このところピアノ協奏曲の鑑賞ばかり書いているが、やはりこういうものって連鎖して色々聴き続けたいものなのかもしれない。私がそれぞれの楽曲に知り合った時期というのは勿論区々であるから、その時々の感動というものがある一方で、纏めてひとつのジャンルを聴き続けて比べてみるという行為も、新たな発見に繋がるのだと思う。かといって、音楽評論家ではないからそこそこ専門的なことは書けないが、ピアノを筆頭に幾つかの楽器を奏でたり、素人で作曲してきたレベルでの物言いであることはご勘弁頂きたい。

シューマンはなぜか、ピアノ協奏曲を1曲しか書いていない。まずもってこのことが大変な驚きであるが、それはショパンが2曲しか書いていないことにも通じるのかもしれない。恐らく、シューマンがもう少し早く、そう、ベートーヴェンの時代に生きていたのなら、多分、モーツァルトに継ぐ数のピアノ協奏曲を書いたのではないかと、これは、ショパンにも同様に言えると思う。もう、この時代は、「ピアノ協奏曲」なんて仰々しいものを欲していなかったのである。一方でシューマンは常に自分の音楽を求めていた時代であった。クララと結婚した前後がシューマンが最も活動的に音楽と向き合った時代であるが、躁鬱の持病があった彼は、更にそれとも戦っていた。だから、当初、シューマンにはピアノ協奏曲の構想が幾つかあった。しかし、そのうちのいくつかは交響曲や幻想曲に変わってしまい、唯一残ったのが、このイ短調ピアノ協奏曲である。1845年、シューマンは丁度この頃から精神的に不安に兆候が出始め、この曲を書き終えた後、交響曲第2番を完成するまでの間が、最初の大変辛い時期だったようだ。しかし運命とは皮肉なもので、恐らく、シューマンの曲の中で最高傑作であろうと思うこの「ピアノ協奏曲イ短調(OP.54)」完成の後に精神の病になってしまった。

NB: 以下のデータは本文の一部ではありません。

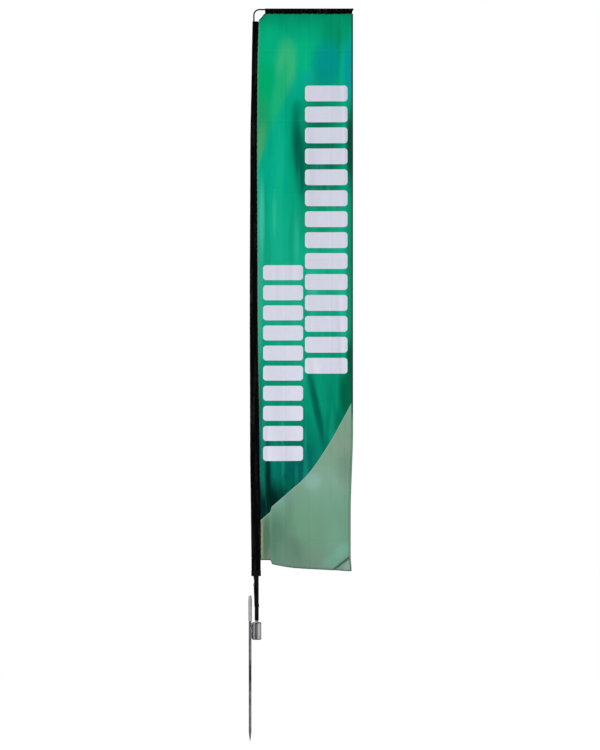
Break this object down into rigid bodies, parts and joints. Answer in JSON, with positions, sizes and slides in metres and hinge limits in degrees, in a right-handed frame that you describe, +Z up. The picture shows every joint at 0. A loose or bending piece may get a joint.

この楽曲は、既に1841年に書かれた「ピアノと管弦楽のための幻想曲」を第1楽章として、後に、間奏曲とフィナーレを書いて完成させた。この曲がとても優れていると思うのは、悪戯にピアノの技巧に走らなかったことにある。ご存知の通りシューマンは「ピアノ曲」の作曲家といっても過言ではない。しかし、その本質はショパンとも違うし、また、リストとは全然違う。シューマンはもともと「音楽評論家」であった。彼は音楽作品より先に、音楽雑誌を発表しているのであるが、その話は別なところで書く。だからかもしれないが、私は彼の楽曲はどれをとっても全体の「構成」が素晴らしいと思う、音楽的な構成というよりも、それはひとつの作品の概念をしっかり持っていて、それをどのように表現するかという、ごく一般的言い方の「構成」である。前述した既に出来上がっていた幻想曲を協奏曲に変えてしまう辺りの発想も、当時、他の音楽家には考えられない。また、この協奏曲も、交響曲もそうだが、ソナタ形式を自由に扱っている点は、西洋音楽の新しい着想であり、マーラーなどにも受け継がれている。要するに、リストやワーグナーの前に、既にこういう音楽着想を持っていたということが、その後、絶対音楽と標題音楽に分かれる以前に双方を合一させた音楽理念を構築していたことを尊敬するのである。この辺りは流石ドイツ音楽の王道を継承しているのである

聴けば聞くほど良さがわかる楽曲である。